Practice with Distractions: Rehearse your opening while dealing with interruptions to build resilience for real-world presentation challenges.

Time Your Opening: Ensure your complete opening (including any audience interaction) takes no more than 2-3 minutes.

Plan Smooth Transitions: Know exactly how you'll move from your opening into your main content.

Recovery Strategies

If your opening doesn't land as expected:

Acknowledge and Pivot: "I can see that resonated differently than expected. Let me try a different approach."

Read the Room: Pay attention to audience reaction and adjust your energy or approach accordingly.

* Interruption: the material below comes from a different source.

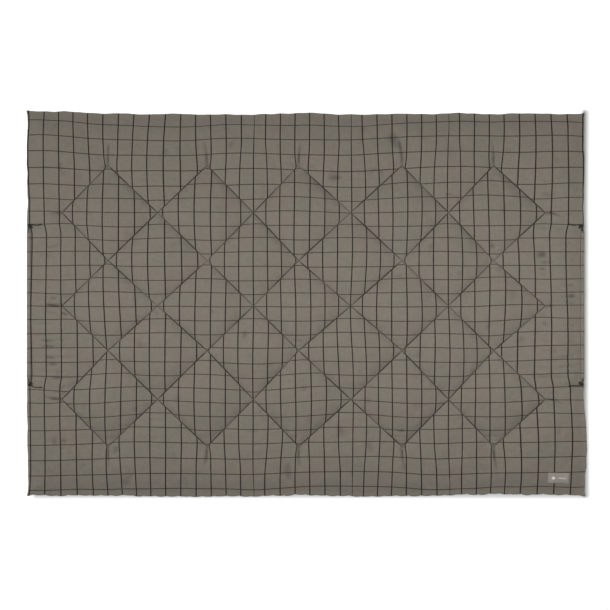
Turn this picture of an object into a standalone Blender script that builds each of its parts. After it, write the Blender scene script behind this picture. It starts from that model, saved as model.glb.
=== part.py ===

Have Backup Options: Prepare alternative openings in case your primary choice doesn't fit the actual audience or situation.

Stay Confident: Even if your opening stumbles, maintain composure and move forward with authority.

The Long-Term Impact

Strong openings do more than grab attention—they set expectations for your entire presentation. Audiences who are engaged from the beginning remain more attentive throughout your content and are more likely to implement your recommendations.

Your opening also establishes your speaker brand. Consistently strong openings build your reputation as someone who respects audience time and delivers immediate value.

The Bottom Line

Your presentation's success is often determined in the first thirty seconds. Audiences decide whether you're worth their attention before you've established your credentials or outlined your content.

Invest time in crafting openings that immediately engage your specific audience with their specific challenges and interests. Practice until your delivery feels natural and confident, and always have backup options ready.

Remember: you never get a second chance to make a first impression. Make those first thirty seconds count by choosing techniques that resonate with your audience and support your core message.

Great openings don't just capture attention—they create anticipation for everything that follows. Master this skill, and you'll transform from just another speaker into someone audiences are genuinely excited to hear.